Fielder, the chamber’s spokesman, said the group scored Boxer favorably on three of the seven votes it used to rank lawmakers on how friendly they were toward business. All votes get equal weight, so votes on the stimulus bill and health care overhaul are measured equally with less momentous legislation, such as a bill to promote the U.S. travel industry.
But the effects of the bills are not equal, as the chamber seemed to recognize in an Oct. 1, 2008, letter to lawmakers about the financial bailout: “Failure to approve this legislation will wreak intolerable hardship on average Americans. The chamber urges you not to stand by and let this happen but to make a courageous stand to preserve the flow of credit to the economy. The American people will recognize your act of courage.”

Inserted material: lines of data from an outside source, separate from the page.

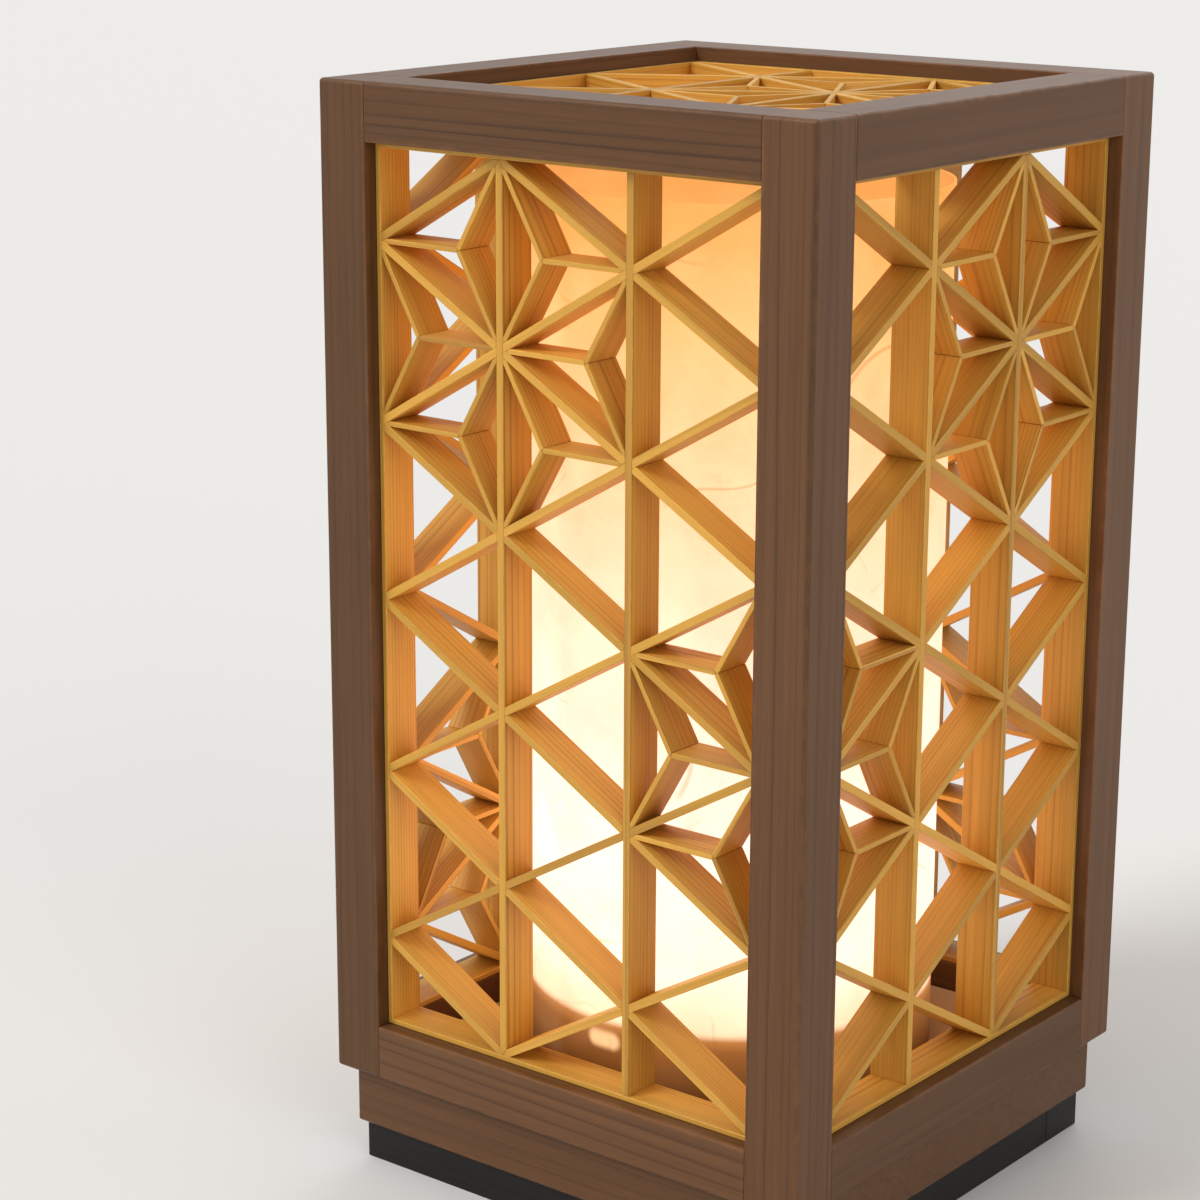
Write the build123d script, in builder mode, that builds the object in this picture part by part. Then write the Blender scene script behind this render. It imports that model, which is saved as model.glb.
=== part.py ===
"""Andon table lamp: a timber frame filled with kumiko lattice, lifted off over a paper cylinder.

The lamp stands on z = 0 with its axis on Z. The front is -Y, the right side +X.
Each lattice panel is a triangular grid of slats, halved into each other by thirds of their
depth. Some of its triangles hold three thin leaves that meet in the middle: these make the
asanoha stars.
"""

import os
from dataclasses import dataclass
from math import cos, radians, tan

from build123d import *

# ------------------------------------------------------------------ lattice, mm
pitch = 40.0  # side of one lattice triangle
columns = 3  # columns of triangles across a panel
side_rows = 5  # triangle sides up a side panel
top_rows = 2.5  # triangle sides along the top panel
slat_thickness = 1.8
leaf_thickness = 1.1
edge_thickness = 1.2  # slats that border a side panel
slat_gap = 0.05  # between the border slats at a corner
leaf_gap = 0.05  # at either end of a leaf
panel_fit = 0.05  # panel to frame, all round
panel_setback = 0.1  # back of a panel to the inner face of the frame
triangle_angle = 60.0
slope = triangle_angle / 2  # degrees between a sloping slat and the level

# ------------------------------------------------------------------ frame, mm
post_size = 13.2  # square section of a post, and depth of a rail
rail_height = 12.9
reveal = 3.5  # lattice behind the frame's outer faces
tenon_length = 4.0
tenon_thickness = 5.0
tenon_height = 7.0
tenon_fit = 0.02  # tenon to mortise, on every face
arris = 0.6  # chamfer on outer timber edges

# ------------------------------------------------------------------ base, mm
plinth_height = 9.2
plinth_width = 14.0
plinth_inset = 1.7  # plinth behind the edge of the base board
board_thickness = 14.2
board_inset = 3.2  # base board behind the frame's outer faces
locator_thickness = 6.0
locator_gap = 0.3  # locating board to the inside of the frame
wiring_hole_radius = 4.0
ring_height = 16.2
ring_wall = 4.0
vent_width = 8.0
vent_height = 3.4
vent_drop = 2.5  # rim of the ring to the top of its vents

# ------------------------------------------------------------------ paper cylinder, mm
paper_radius = 47.2
paper_wall = 0.6
paper_gap = 0.3  # paper to the ring inside it
paper_headroom = 8.9  # paper to the underside of the top panel

# ------------------------------------------------------------------ lamp holder, mm
flange_radius = 20.0
flange_thickness = 4.0
holder_radius = 12.5
holder_height = 21.0
socket_depth = 17.0
shell_wall = 0.4
shell_drop = 1.0  # rim of the holder to its shell
contact_radius = 3.5
contact_thickness = 0.8
wire_hole_radius = 1.0
wire_hole_spread = 5.0  # holder's axis to a wire hole
screw_radius = 1.5
screw_length = 12.0
screw_head_radius = 3.0
screw_head_height = 2.0
screw_slot = 0.8  # width and depth of the driving slot
screw_spread = 16.0  # holder's axis to a screw
pilot_spare = 0.3  # hole beyond the end of a screw
hole_clearance = 0.1  # round a screw, a shell or a bush

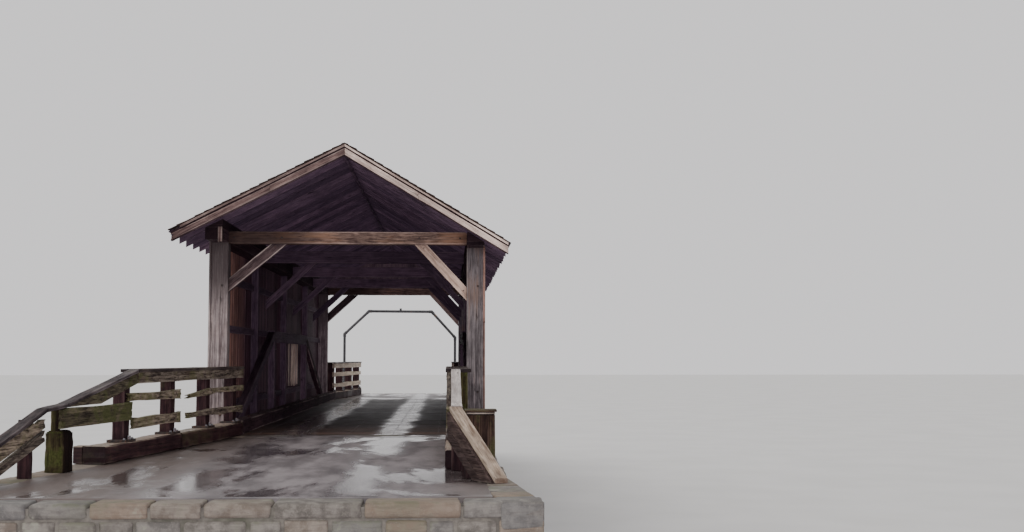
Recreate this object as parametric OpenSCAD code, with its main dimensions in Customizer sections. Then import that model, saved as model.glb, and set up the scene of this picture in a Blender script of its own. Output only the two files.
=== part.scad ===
// Timber covered bridge on stone abutments: queen-post trusses under a gable
// roof, open portals, plank railings along the approaches.
// Millimetres. X runs across the road, +Y along it, +Z up.
// Origin: middle of the footprint, on the ground under the abutments.

/* [Span] */
// Length between the outer faces of the two portals
span = 19500; // [17000:250:20500]
// Clear width between the portal posts
clear_w = 4200; // [3900:50:4600]
// Height of the road deck above the lowest ground
deck_z = 2400; // [1800:50:3200]
// Length of the near approach, down to the end of its longer railing
approach_l = 10800; // [10500:50:11200]
// Length of the far approach
far_l = 7100; // [6800:50:7400]

/* [Frame] */
// Size of the square portal posts
post = 300; // [240:10:340]
// Height of the portal tie beam's underside above the deck
tie_z = 3360; // [3200:10:3600]
// Depth of the tie beams
tie_h = 220; // [160:10:260]
// Depth of the lower chords
chord_h = 350; // [300:10:400]
// Thickness of the truss timbers and wall posts, each half of the wall
truss_t = 150; // [120:10:150]
// Height of the straining beam's top above the deck
truss_h = 1950; // [1700:10:2200]

/* [Roof] */
// Height of the ridge above the deck
ridge_h = 5040; // [4900:10:5300]
// Rise over run of the left roof slope, in percent
slope_l = 51; // [48:1:56]
// Rise over run of the right roof slope, in percent: the eave has sagged
slope_r = 60; // [56:1:62]
// Half width of the left slope, ridge to eave tip
eave_l = 2960; // [2800:10:3000]
// Half width of the right slope, ridge to eave tip
eave_r = 2845; // [2750:5:2900]
// Overhang of the roof past each portal
gable_over = 950; // [700:10:1100]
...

Not one of the political ads the chamber has rolled out across the country this year commends a lawmaker for voting for the stimulus bill and the bailout.
The chamber’s $75 million planned for campaign ads in this year’s elections will go, in part, to criticize candidates who voted for both measures.

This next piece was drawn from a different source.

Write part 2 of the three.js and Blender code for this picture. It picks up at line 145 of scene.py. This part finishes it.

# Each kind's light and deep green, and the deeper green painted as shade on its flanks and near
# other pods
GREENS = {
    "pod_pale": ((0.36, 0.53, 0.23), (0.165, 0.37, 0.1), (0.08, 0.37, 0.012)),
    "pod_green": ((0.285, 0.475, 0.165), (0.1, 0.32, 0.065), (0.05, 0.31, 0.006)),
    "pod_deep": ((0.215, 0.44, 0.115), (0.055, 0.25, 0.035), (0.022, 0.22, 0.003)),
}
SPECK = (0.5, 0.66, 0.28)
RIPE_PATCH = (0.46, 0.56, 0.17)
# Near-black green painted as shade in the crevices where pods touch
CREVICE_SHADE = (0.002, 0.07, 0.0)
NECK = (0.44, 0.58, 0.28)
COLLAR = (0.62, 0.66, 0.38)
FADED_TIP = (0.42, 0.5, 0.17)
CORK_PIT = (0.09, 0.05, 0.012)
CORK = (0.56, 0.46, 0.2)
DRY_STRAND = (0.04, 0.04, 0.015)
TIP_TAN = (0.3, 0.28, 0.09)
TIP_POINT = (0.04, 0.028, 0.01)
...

For example, Hodes, who is running for the Senate in New Hampshire, voted for the stimulus bill and is now being attacked by the chamber as someone whose “out-of-control spending helped push America’s debt to $13 trillion.” Hodes voted against the bailout.
Ellsworth, who is running for the Senate in Indiana, is accused in the chamber’s latest ad of voting for trillions of dollars in government spending. The ad asks viewers to “tell Ellsworth Hoosiers can’t afford his big-government agenda.”
Both ads directly refer to the candidates’ votes for a Democratic-led overhaul of health care, a bill the chamber strongly opposed. But they also tap into voters’ concerns about growing federal budget deficits.
Fielder said the ads highlight the federal budget and support for that budget by Hodes and Ellsworth.
“When we look race by race, we have to say which candidate has a policy platform that’s going to address where the economy is right now and help businesses create jobs,” Fielder said.